Richards loosely frames his memories in thematic chapters: his initiation into the hunt; his family’s long heritage in the Maritime wilds; the difference between hunting deer or moose or ducks, or by canoe; getting lost, getting found; the eerie premonitions inspired by long immersions in the bush. But these themes are merely branches on which to hook passing thoughts; like a good campfire raconteur, Richards doesn’t feel constrained to the main trail of any one narrative. His stories drift across the decades and hunting seasons, pick up and say goodbye to various characters, and tease lessons from sticky situations he and his fellow hunters faced on the trail. Throughout, Richards speaks with an intimacy about the rivers and valleys of his native New Brunswick that will ring familiar to his readers. The repeated names cascade down the sinuous, yet assured, line of his neo-Biblical syntax and come to sound, in their resonant collision of vowels and consonants—Bartibog, Matapédia—like exotic realms of Middle Earth.

What rises into prominence is a rooted sense of place, an ecology deeper than any pamphlet-inspired philosophy, and a reminder that Richards has earned, through fourteen works of fiction (and four of nonfiction), his reputation as the Faulkner of the Miramichi not simply through the force of his imagination and verve of his prose, but thanks to an archaeological authority with dirt on its boots. He has walked stretches of his home province (as he admits, with hardly a hint of boasting) that probably never before felt the press of a human footprint. Not many of us can say that. Hunting has led him to such know - ledge. His defense of this way of life (for it remains more than mere “sport” in Richards’ mind) isn’t naïve or reactionary. He acknowledges the wasteful anti-authoritarianism of the poacher. He laments the hurried self-regard of high-rolling tourists who treat bush guides (like his grandfather) as hired peons and yokels, to be ignored when a trophy buck or moose rises into view. Richards admits that he himself “loved the hunt”—the setting, the solitude, the jolt of the first encounter—but “never thrilled at the killing.”

The book’s concatenation of anecdotes reminds even skeptical readers that hunting is both a moral act and a narrative art. The full experience of finding, felling, skinning, and eating a wild animal can inform what Aldo Leopold famously defined as a “land ethic”—the moral compact we make with the natural world around us. It certainly has for Richards. “It is a strange thing to say, an anomaly of conscience,” he writes, “but most hunters, most are conservationists. I will guarantee that I am.”

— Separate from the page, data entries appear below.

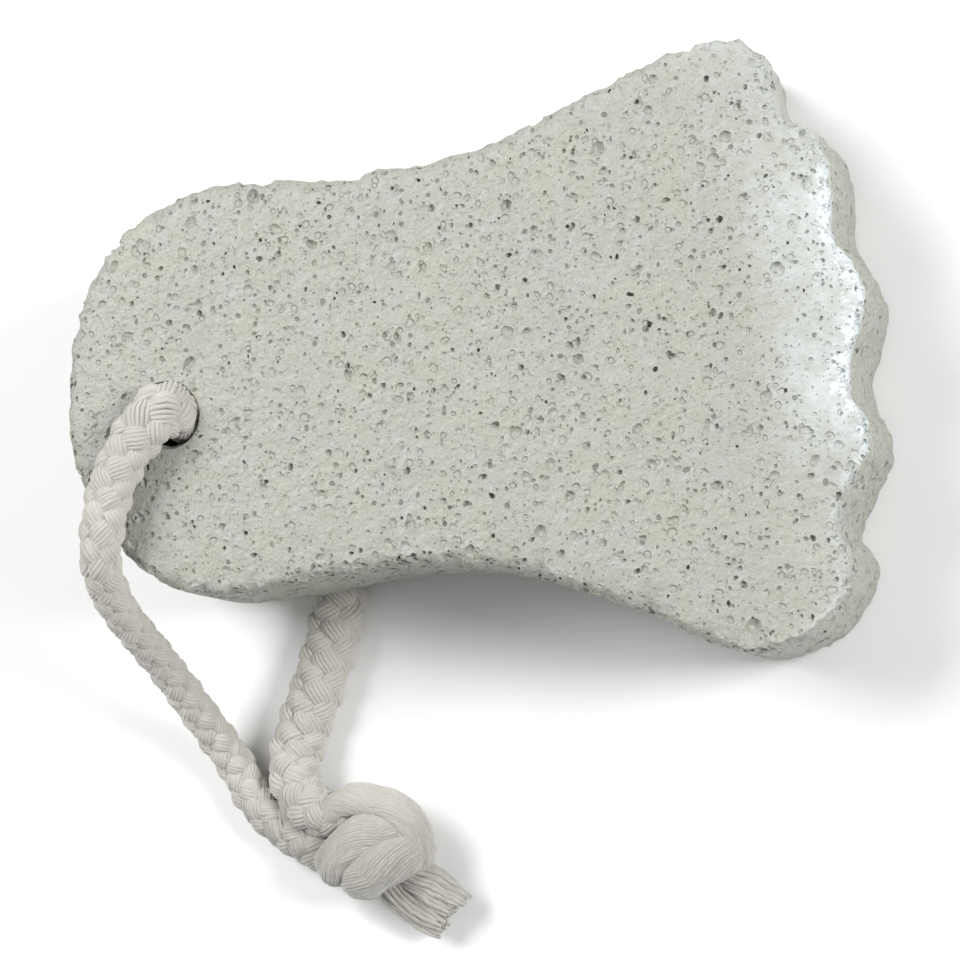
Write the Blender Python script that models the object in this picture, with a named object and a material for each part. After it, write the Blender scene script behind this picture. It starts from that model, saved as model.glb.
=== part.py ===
"""Foot-shaped pumice stone with a looped hanging rope.

The stone is one block of foamed rock cut to the outline of a foot, drilled
through at the heel.  A braided cotton rope goes through the hole, passes under
the stone and over its heel, and both legs are tied in one knot with two cut
tails.  The stone lies on its underside, tilted because the rope runs below it.

Units are metres, +Z is up and the toes point along +X.
"""
import math
import random

import bmesh
import bpy
from mathutils import Matrix, Vector, geometry, noise

MM = 0.001

# Stone, in its own flat frame: U heel to toe, V towards the inner side, W up.
THICKNESS = 22.0 * MM
TILT = math.radians(4.6)
HOLE_CENTRE = (-36.2 * MM, -7.8 * MM)
HOLE_RADIUS = 4.0 * MM
HOLE_WEAR = 0.7 * MM
HOLE_SIDES = 20
HOLE_OVERSHOOT = 1.5 * MM

# Outline of the foot, clockwise from the back of the heel, in millimetres.
HEEL_INNER = [(-49.7, -6.0), (-49.1, 3.0), (-46.6, 10.0), (-42.0, 15.6), (-37.1, 18.5), (-31.3, 20.2)]
INNER_SIDE = [(-23.2, 20.7), (-15.0, 20.8), (-10.2, 21.6), (-5.0, 22.4), (2.6, 24.2), (11.6, 28.2),
              (15.9, 30.4), (21.3, 33.0)]
BIG_TOE = [(25.4, 34.5), (29.5, 35.3), (32.6, 34.5), (34.8, 32.0), (36.1, 28.6), (37.7, 25.7)]
SECOND_TOE = [(41.2, 23.6), (42.8, 20.2), (43.5, 16.0), (43.4, 12.3)]
THIRD_TOE = [(45.6, 8.7), (47.0, 4.7), (46.5, 0.4), (45.1, -3.8)]
FOURTH_TOE = [(45.7, -7.2), (47.2, -10.3), (47.3, -13.8), (45.7, -17.6), (43.9, -22.1)]
LITTLE_TOE = [(45.1, -24.4), (45.8, -27.0), (44.6, -30.4), (41.8, -33.8), (37.8, -35.9), (33.3, -36.6),
              (26.9, -35.0)]
OUTER_SIDE = [(21.0, -32.3), (14.6, -30.0), (8.4, -27.9), (0.5, -26.4), (-9.3, -26.4), (-16.8, -27.6),
              (-24.2, -28.7)]
HEEL_OUTER = [(-32.4, -29.0), (-38.6, -27.0), (-42.9, -23.4), (-46.4, -18.8), (-48.9, -13.0)]
OUTLINE_MM = (HEEL_INNER + INNER_SIDE + BIG_TOE + SECOND_TOE + THIRD_TOE + FOURTH_TOE + LITTLE_TOE
              + OUTER_SIDE + HEEL_OUTER)
OUTLINE_STEPS = 2
HALF_LENGTH = 50.0 * MM

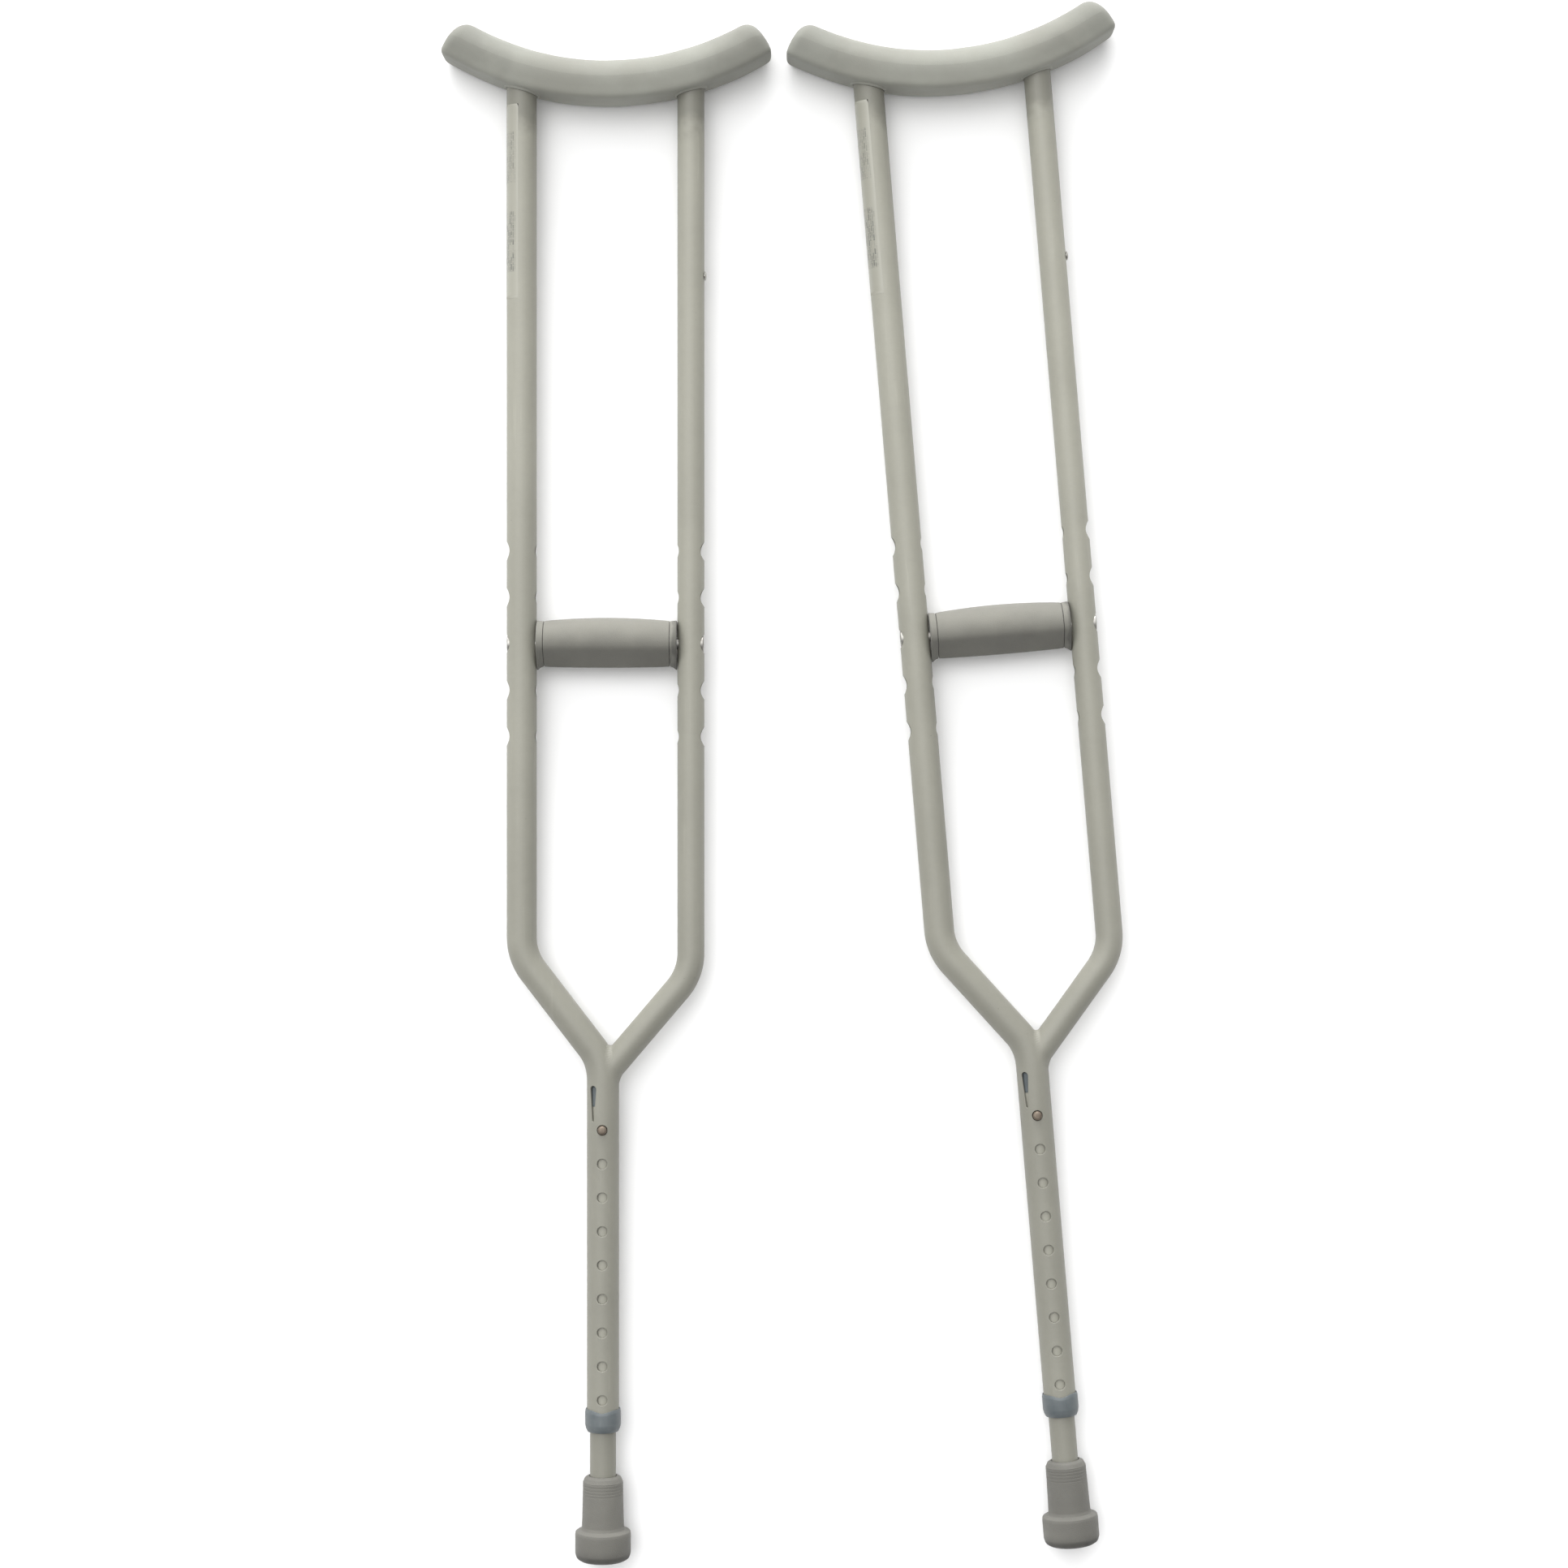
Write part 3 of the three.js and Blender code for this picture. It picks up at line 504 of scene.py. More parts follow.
def rounded(corners, closed=False, step=14):
    """(x, y, radius) corners as a dense line with each corner rounded."""
    out = []
    count = len(corners)
    for i, (x, y, radius) in enumerate(corners):
        here = Vector((x, y))
        if not radius or (not closed and i in (0, count - 1)):
            out.append((x, y))
            continue
        before = Vector(corners[i - 1][:2]) - here
        after = Vector(corners[(i + 1) % count][:2]) - here
        a, b = before.normalized(), after.normalized()
        angle = math.acos(max(-1, min(1, a.dot(b))))
        if angle > math.pi - 1e-3:
            out.append((x, y))
            continue
        reach = min(radius / math.tan(angle / 2), before.length * 0.49, after.length * 0.49)
        radius = reach * math.tan(angle / 2)
        centre = here + (a + b).normalized() * (radius / math.sin(angle / 2))
        start, end = here + a * reach - centre, here + b * reach - centre
        turn = math.pi - angle
        pieces = max(2, math.ceil(math.degrees(turn) / step))
        side = 1 if start.x * end.y - start.y * end.x > 0 else -1
        for k in range(pieces + 1):
            p = Matrix.Rotation(side * turn * k / pieces, 2) @ start + centre
            out.append((p.x, p.y))
    return out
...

Ultimately, what remains for Richards after a life as a hunter (and among hunters) is a collection of stories, honed to a keen edge by latenight retellings, passed between the generations, with a common theme—“there is one way to do the right thing and a thousand ways to do it wrong.” It’s an insight as ancient as the painted caves of Lascaux, that early flourishing of narrative consciousness borne out of the primal experience of the hunt. Even wine-fond, city-bred poets (and other resistant readers) ought to pause before dismissing “hunting [as] a pariah worse than the dogs of war” and listen to the memories of a rare Canadian writer who has arrived at his own understanding of our ecological heritage—paradoxically, it might seem—with a gun in his hand.